Editorial urges governor and Legislature to reduce anticipated surge in unemployment taxes; state sees another spike in claims.

The Seattle Times editorial board points out that the anticipated increase in unemployment insurance taxes must be stemmed to avoid more economic hardship in 2021.

Washington is no longer facing a massive budget shortfall, according to the latest state revenue forecast.

That does not mean the economic crisis has passed, however.

Legislators and Gov. Jay Inslee must still prioritize the recovery of jobs lost — or nearly gone — because of the pandemic and repeated public-health shutdowns.

That includes finding ways to reduce soaring unemployment-insurance taxes, which are increasing employer taxes by billions of dollars. Those are dollars that could otherwise be used to restore jobs and revive companies.

More here on the state budget. 

The editorial continues,

Policymakers are accustomed to big annual increases in revenue and spending. A new mindset is needed when they reconvene in January.

They need to reduce the looming surge in unemployment taxes and avoid burdening households and employers with other new taxes that impede recovery, dampen job growth and increase the cost of goods and services.
The extraordinary increase in unemployment claims has resulted in a drainedUI trust fund. Eventually, reserves must be built up again, the editorial says, but not by imposing major new taxes on struggling employers.

Even if federal support comes through, Washington is likely to need unemployment insurance (UI) tax increases to get its fund back to required levels. In July, it projected the average tax per employee would rise from $317 this year to $936 by 2022.

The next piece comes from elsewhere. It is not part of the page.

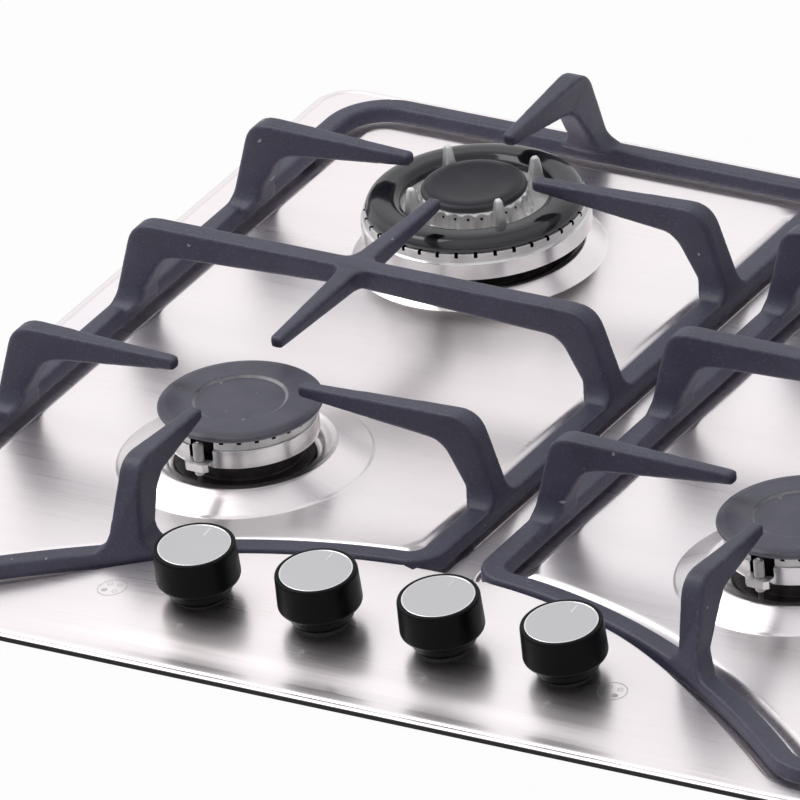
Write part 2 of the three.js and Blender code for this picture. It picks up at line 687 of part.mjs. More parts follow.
// One finger: foot on the rail, leaning leg, rounded bend, then a tapering arm to the tip.
// rail is the rail's centre line and tip the arm's end, both measured from the burner's axis;
// lip is how far the leg's outer face stands outside that line.
function finger(x, y, degrees, rail, lip, tip, options = {}) {
  const { tipWidth = 6, tipDepth = 5.6, drop = TIP_DROP, skew = 0 } = options;
  const top = FINGER_TOP_Z;
  const face = (z) => rail + lip - LEG_LEAN * (z - RAIL_TOP_Z);
  const knee = face(top - 9.5);
  const low = RAIL_TOP_Z + 5;
  const outline = [
    [tip, top - drop - tipDepth + 1, tipWidth - 1.4],
    [tip + 1, top - drop - tipDepth, tipWidth],
    [knee - 23, top - 14.2, 10.6],
    [knee - 17.5, top - 15.8, 10.8],
    [knee - 15, top - 19.5, 11],
    [face(low) - LEG_THICK + 1, low, 14],
    [rail - 5, RAIL_TOP_Z - 2, 22],
    [rail - 4.6, RAIL_BOTTOM_Z + 2.5, 23],
    [rail + 4.6, RAIL_BOTTOM_Z + 2.5, 23],
    [rail + 5, RAIL_TOP_Z - 2, 22],
    [face(low), low, 14],
    [knee, top - 9.5, 11],
    [knee - 1.3, top - 4.8, 10.8],
    [knee - 4.6, top - 1.3, 10.6],
    [knee - 9.3, top, 10.4],
    [tip + 1.2, top - drop, tipWidth],
    [tip, top - drop - 1.2, tipWidth - 1.4],
  ];
  return castArm(outline, x, y, degrees, skew);
}

function panSupport(side) {
  const x = side * BURNER_X;
  const railSection = [
    [-4.6, RAIL_BOTTOM_Z], [4.6, RAIL_BOTTOM_Z], [RAIL_HALF, RAIL_BOTTOM_Z + 2.6],
    [4.4, RAIL_TOP_Z], [-4.4, RAIL_TOP_Z], [-RAIL_HALF, RAIL_BOTTOM_Z + 2.6],
  ];
  const rail = skin(railSection.map(([off, z]) => lift(frameOutline(side, off), z)), true);
  const outward = side > 0 ? 0 : 180;
  const [far, near] = [RAIL_OUTER_X - BURNER_X, BURNER_X - RAIL_INNER_X];
  const [outerLip, innerLip, midLip] = [4.2, 6, 5.4];
  const arms = [ROW_FRONT_Y, ROW_REAR_Y].flatMap((y) => [
    finger(x, y, outward, far, outerLip, TIP_RADIUS),
    finger(x, y, outward + 180, near, innerLip, TIP_RADIUS),
  ]);
  const flat = { tipWidth: 10, tipDepth: 10, drop: 0 };
  const skew = -side * Math.tan(bowAngle(BURNER_X));
  arms.push(
    finger(x, ROW_MID_Y, outward, far, outerLip, -4, flat),
    finger(x, ROW_MID_Y, outward + 180, near, innerLip, -4, flat),
    finger(x, ROW_FRONT_Y, 270, ROW_FRONT_Y - bowY(x), midLip, TIP_RADIUS + 4, { skew }),
    finger(x, ROW_REAR_Y, 90, RAIL_BACK_Y - ROW_REAR_Y, midLip, TIP_RADIUS),
  );
  const span = ROW_REAR_Y - ROW_MID_Y - TIP_RADIUS - 1;
  const end = FINGER_TOP_Z - TIP_DROP;
  for (const turn of [90, 270]) {
    arms.push(castArm([
      [-3, FINGER_TOP_Z - 10, 10.2], [span - 1, end - 5.6, 6], [span, end - 4.6, 4.6],
      [span, end - 1.2, 4.6], [span - 1.2, end, 6], [-3, FINGER_TOP_Z, 10.2],
    ], x, ROW_MID_Y, turn));
  }
  const sockets = footPlaces(side).map(([footX, footY]) => {
    return rod(2.1, RAIL_BOTTOM_Z - 2, RAIL_BOTTOM_Z + 4, footX, footY, 8);
  });
  return cut(join([rail, ...arms]), sockets);
}

function footPlaces(side) {
  const nearX = RAIL_INNER_X;
  const farX = RAIL_OUTER_X;
  return [[nearX, -105], [farX, -150], [nearX, 190], [farX, 190]].map(([x, y]) => [side * x, y]);
}

function rubberFoot(x, y) {
  return turned([
    [0, FLOOR_Z + GAP], [3.6, FLOOR_Z + GAP], [4, RAIL_BOTTOM_Z - GAP], [1.7, RAIL_BOTTOM_Z - GAP],
    [1.7, RAIL_BOTTOM_Z + 3.5], [0, RAIL_BOTTOM_Z + 3.5],
  ], 8, x, y);
}

// ---------------------------------------------------------------- ignition
function ignitionBox() {
  const body = block(-40, 40, 188, 226, CASING_WALL + GAP, 28);
  const terminals = [-24, -8, 8, 24].map((x) => rod(2.4, 20, 36, x, 207, 8));
  return join([body, ...terminals]);
}

function mainsGland() {
  const wall = CASING_D / 2;
  const profile = [
    [0, -8], [6.8, -8], [6.8, GAP], [9.5, GAP], [9.5, 4], [7, 8], [0, 8],
  ];
  const bush = crossways(turned(profile, 16), GLAND_X, wall, GLAND_Z);
  return cut(bush, [crossways(rod(3.4, -12, 12, 0, 0, 10), GLAND_X, wall, GLAND_Z)]);
}

// ---------------------------------------------------------------- assembly
piece('top_plate', topPlate(), STEEL());
piece('bottom_casing', bottomCasing(), GALVANISED());
piece('rim_seal', rimSeal(), RUBBER());
piece('left_worktop_clamp', worktopClamp(-1), GALVANISED());
piece('right_worktop_clamp', worktopClamp(1), GALVANISED());

for (const burner of BURNERS) {
  piece(`${burner.name}_burner_cup`, burnerCup(burner), ALUMINIUM());
  piece(`${burner.name}_burner_head`, burner.wok ? wokHead(burner) : burnerHead(burner), ALUMINIUM());
  piece(`${burner.name}_spark_plug`, sparkPlug(burner), CERAMIC());
  if (burner.wok) {
    piece('rear_left_ring_cap', wokRingCap(burner), GLOSS_ENAMEL());
    piece('rear_left_centre_cap', wokCentreCap(burner), ENAMEL());
  } else {
    piece(`${burner.name}_burner_cap`, burnerCap(burner), ENAMEL());
  }
}

piece('gas_manifold', gasManifold(), ALUMINIUM());
piece('gas_inlet_elbow', inletElbow(), BRASS());
piece('ignition_box', ignitionBox(), KNOB_BLACK());
piece('mains_gland', mainsGland(), RUBBER());

const SERVED = ['front_left', 'rear_left', 'rear_right', 'front_right'];
KNOB_XS.forEach((x, i) => {
  const name = SERVED[i];
  const burner = BURNERS.find((b) => b.name === name);
  piece(`${name}_gas_pipe`, gasPipe(x, burner), ALUMINIUM());
  piece(`${name}_tap_body`, leaned(tapBody(x)), BRASS());
  piece(`${name}_tap_plug`, leaned(tapPlug(x)), BRASS());
  piece(`${name}_tap_stem`, leaned(tapStem(x)), BRASS());
  piece(`${name}_knob`, leaned(knob(x)), KNOB_BLACK());
  piece(`${name}_knob_disc`, leaned(knobDisc(x)), ALUMINIUM());
});

for (const [word, side] of [['left', -1], ['right', 1]]) {
  piece(`${word}_pan_support`, panSupport(side), CAST_IRON());
  footPlaces(side).forEach(([x, y], i) => {
    const where = ['inner_front', 'outer_front', 'inner_rear', 'outer_rear'][i];
    piece(`${word}_${where}_foot`, rubberFoot(x, y), RUBBER());
  });
}

export default cooktop;
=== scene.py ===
import math
import bmesh
import bpy
from mathutils import Matrix, Vector
from mathutils.geometry import delaunay_2d_cdt


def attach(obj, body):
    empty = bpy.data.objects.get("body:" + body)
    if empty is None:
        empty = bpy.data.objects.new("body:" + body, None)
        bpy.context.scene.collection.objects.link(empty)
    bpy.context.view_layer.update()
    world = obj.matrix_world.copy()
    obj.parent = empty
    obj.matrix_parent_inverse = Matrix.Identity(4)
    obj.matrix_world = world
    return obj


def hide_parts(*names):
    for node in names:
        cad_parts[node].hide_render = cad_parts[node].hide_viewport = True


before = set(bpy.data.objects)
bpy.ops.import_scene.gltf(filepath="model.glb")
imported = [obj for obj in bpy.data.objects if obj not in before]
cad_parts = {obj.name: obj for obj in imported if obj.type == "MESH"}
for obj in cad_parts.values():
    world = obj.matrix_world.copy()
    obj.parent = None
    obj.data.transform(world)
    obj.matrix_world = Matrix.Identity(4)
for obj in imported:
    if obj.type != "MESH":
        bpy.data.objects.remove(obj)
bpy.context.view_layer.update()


# ---------------------------------------------------------------- room
# The hob lies in a white worktop, in a plain white studio. One softbox hangs over its left side
# and a weak one behind it, and the camera looks down from the front right, through a long lens.

# Lengths are in millimetres and turn into metres where a mesh or a place is made.
MM = 0.001
# As high as the seal's underside when the hob's weight presses the seal together.
WORKTOP_Z = 53.2
WORKTOP_REACH = 4000
CUT_OUT_W, CUT_OUT_D = 560, 490
CAMERA_YAW = 32.39
CAMERA_PITCH = 27.98
CAMERA_ROLL = -4.98
CAMERA_DISTANCE = 10.0
CAMERA_TARGET = Vector((-0.10908, -0.00005, 0.058))
PIXELS_PER_METRE = 2203.2
IMAGE_SIDE = 800
SENSOR = 36.0
ROOM_LIGHT = 0.09
MIRRORED_WHITE = 0.9
SHOWN_WHITE = 0.97


def add_node(material, kind, inputs=None, **settings):
    """A shader node, with its settings, and its inputs given as values or as other sockets."""
    made = material.node_tree.nodes.new(kind)
    for key, value in settings.items():
        setattr(made, key, value)
    for key, value in (inputs or {}).items():
        if isinstance(value, bpy.types.NodeSocket):
            material.node_tree.links.new(value, made.inputs[key])
        else:
            made.inputs[key].default_value = value
    return made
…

But averages understate the impact. In the hospitality industry, which is particularly hard hit now, thousands of employers may see their UI tax leap from $53 to at least $1,401 per employee, according to Bob Battles, the Association of Washington Business general counsel.

There are ways to avoid such unacceptable increases.

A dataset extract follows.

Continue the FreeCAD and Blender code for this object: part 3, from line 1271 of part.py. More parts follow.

A state task force is exploring options to restore the fund without such a huge tax spike.

State Sen. Karen Keiser, D-Des Moines, is simultaneously circulating a proposal that includes some intriguing ideas for tempering UI tax increases.

Keiser suggests extending the period of time used to calculate employers’ “experience” rates, so they are a bit less skewed by 2020’s surge in unemployment claims. Another proposal would cap the “social tax” component, which is slated to nearly quadruple…

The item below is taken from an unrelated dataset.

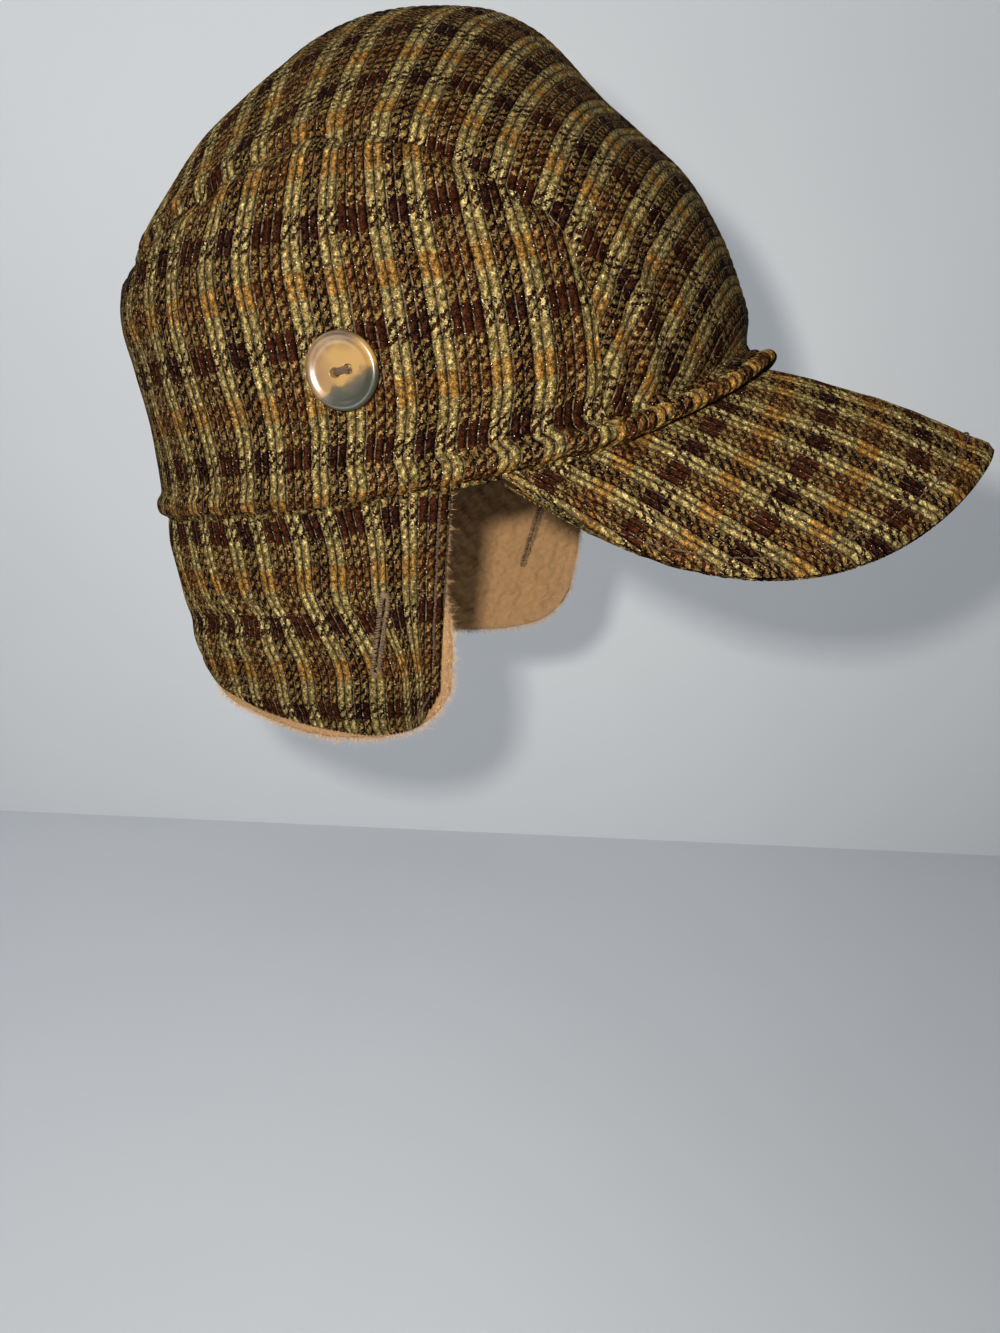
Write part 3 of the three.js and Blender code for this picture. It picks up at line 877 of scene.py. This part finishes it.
def cut_quads(quads, points, margin):
    """The faces that lie outside every buttonhole's slot, whose half width is margin."""
    centres = points.reshape(-1, 3)[quads].mean(1)
    kept = np.ones(len(quads), bool)
    for place, along, cross, out in slot_frames:
        x, y, z = (np.abs((centres - place) @ way) for way in (along, cross, out))
        kept &= (x >= buttonhole_length / 2) | (y >= margin) | (z >= 12)
    return quads[kept]


def flap_cloth():
    """The flap's corduroy, and for its stitches the distance to its border, its points and outward ways."""
    columns = int(round(flap_course()[1][-1] / flap_rib_pitch)) * rib_steps + 1
    rows = 60
    turn, down = flap_grid(0, columns, rows)
    side = from_front(turn)
    inner = np.clip((side - 76) / 14, 0, 1) * np.clip((180 - side) / 40, 0, 1)
    sway = sway_height * np.sin(down / sway_pitch + side / 23) * np.clip(down / 25, 0, 1) - sway_drift * down
    sway = np.where(turn > 180, -inner, inner) * sway
    base = flap_point(turn + sway, down)
    out = flap_out(turn + sway, down)
    border = np.vstack([base[:, 0], base[-1], base[:, -1]])
    distance, _ = nearest(base, border[::3])
    curl = rounded(distance, 2.4) * 1.5 + (1 - np.sqrt(np.clip(down / 3, 0, 1))) * 0.6
    stitch_dip = 0.4 * bump(distance, 5.2, 0.9)
    smooth_sheet = flap_soft(base, out, turn, down) - out * (curl + stitch_dip)[..., None]
    u = np.linspace(-0.5, 0.5, columns)[None] * (columns - 1) / rib_steps * np.ones((rows, 1))
    fine = rib_relief(smooth_sheet, out, u, seed=23)
    quads = cut_quads(grid_quads(rows, columns), base, buttonhole_width / 2)
    uv = cloth_uv(u, -column_lengths(base), base, out, flap_phase, flap_stretch)
    return new_mesh("flap_cloth", fine, quads, corduroy, uv), distance, base, out


def flap_fleece():
    """The lining as one closed pad with round edges: an outer and an inner face that meet at the border."""
    columns, rows = 420, 96
    turn, down = flap_grid(fleece_show, columns, rows)
    base = flap_point(turn, down)
    out = flap_out(turn, down)
    distance, _ = nearest(base, np.vstack([base[:, 0], base[-1], base[:, -1]]))
    half = fleece_wall / 2
    full = 1 - rounded(distance, half * 1.6)
    middle = flap_soft(base, out, turn, down) - out * (flap_shell_wall + seam_gap / 2 + half)
    lumps = 0.6 * waves(base, 6.5, 51) + 0.35 * waves(base, 2.8, 52)
    outer_swell = half * full + 0.5 * lumps * np.clip(1 - distance / 5, 0, 1)
    inner_swell = half * full + lumps * (0.4 + 0.6 * full)
    faces = [middle + out * outer_swell[..., None], middle - out * inner_swell[..., None]]
    quads = [cut_quads(grid_quads(rows, columns, flip=flip), base, buttonhole_width / 2 + 0.3)
             for flip in (False, True)]
    points = np.concatenate([face.reshape(-1, 3) for face in faces])
    quads = np.vstack([quads[0], quads[1] + rows * columns])
    return new_mesh("flap_fleece", points, quads, fleece), faces, distance, out


# Fibres and stitches

def fibres(name, roots, ways, lengths, width, material, seed):
    """Short tapered hairs: each is a bent strip of two faces."""
    rng = np.random.default_rng(seed)
    count = len(roots)
    ways = unit(ways + rng.normal(scale=0.55, size=(count, 3)))
    bend = rng.normal(scale=0.45, size=(count, 3))
    flat = unit(np.cross(ways, rng.normal(size=(count, 3)))) * width / 2
    lengths = lengths[:, None]
    middle = roots + ways * lengths * 0.55
    tip = roots + ways * lengths * 0.9 + bend * lengths * 0.5
    pairs = ((roots, 1.0), (middle, 0.7), (tip, 0.2))
    points = np.stack([spot + flat * side * share for spot, share in pairs for side in (-1, 1)], 1)
    first = np.arange(count)[:, None] * 6
    quads = np.vstack([first + np.array([[0, 1, 3, 2]]), first + np.array([[2, 3, 5, 4]])])
    return new_mesh(name, points, quads, material)


def stitches(name, starts, ends, outs, radius, material, rise):
    """Thread stitches: round strands that rise from their start, lie over the cloth and dip at their end."""
    count, sides, rings = len(starts), 8, 7
    t = np.linspace(0, 1, rings)
    arch = np.sqrt(np.maximum(1 - (2 * t - 1) ** 4, 0)) * rise * radius - radius * 0.9
    way = unit(ends - starts)
    cross = unit(np.cross(way, outs))
    centre = starts[:, None] + (ends - starts)[:, None] * t[:, None] + outs[:, None] * arch[:, None]
    angle = np.linspace(0, 2 * math.pi, sides, endpoint=False)
    thick = radius * (0.55 + 0.45 * np.sin(math.pi * t) ** 0.5)
    ring = (np.cos(angle)[:, None] * cross[:, None, None] + np.sin(angle)[:, None] * outs[:, None, None])
    points = centre[:, :, None] + ring * thick[None, :, None, None]
    quads = grid_quads(rings, sides, ring=True)
    every = (np.arange(count)[:, None, None] * rings * sides + quads[None]).reshape(-1, 4)
    return new_mesh(name, points.reshape(-1, 3), every, material)


def stitch_line(name, path, outs, pitch, fill, radius, material, rise):
    """A row of stitches of one pitch along a path, each as long as fill of the pitch."""
    length = lengths_along(path)
    begin = (np.arange(int(length[-1] / pitch)) + (1 - fill) / 2) * pitch

    def at(values, place):
        return np.stack([np.interp(place, length, values[:, k]) for k in range(3)], -1)

    ends = at(path, begin + fill * pitch)
    normals = unit(at(outs, begin + fill * pitch / 2))
    return stitches(name, at(path, begin), ends, normals, radius, material, rise)


# Button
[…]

Keiser deserves credit for advancing this conversation. But some other elements of her proposal are problematic, including a dramatic increase in the taxable base wage, from $52,700 to $69,000.

Legislators could also extend the period of time required to replenish the fund, smoothing out the impact of the higher taxes.

As the editorial concludes, action must be taken before the tax increases take effect next year.

The Employment Security Department reports another increase in weekly initial UI claims. Seattle Time business reporter Paul Roberts writes,

New claims for unemployment benefits jumped sharply in Washington state last week, with some of that surge likely resulting from new pandemic restrictions on restaurants and other businesses.

For the week ending Saturday, Washingtonians filed 30,274 new, or “initial,” claims for unemployment benefits, a 79.8% increase from the prior week, the state Employment Security Department (ESD) reportedWednesday.

Nearly 8,000 of those new claims were filed by workers in food service businesses, which an ESD news release said was “likely attributed to the COVID-19 public health restrictions recently put in place.”

It’s vital to the state’s eventual recovery that assistance to these business be provided early. UI tax relief is one part of that recovery strategy.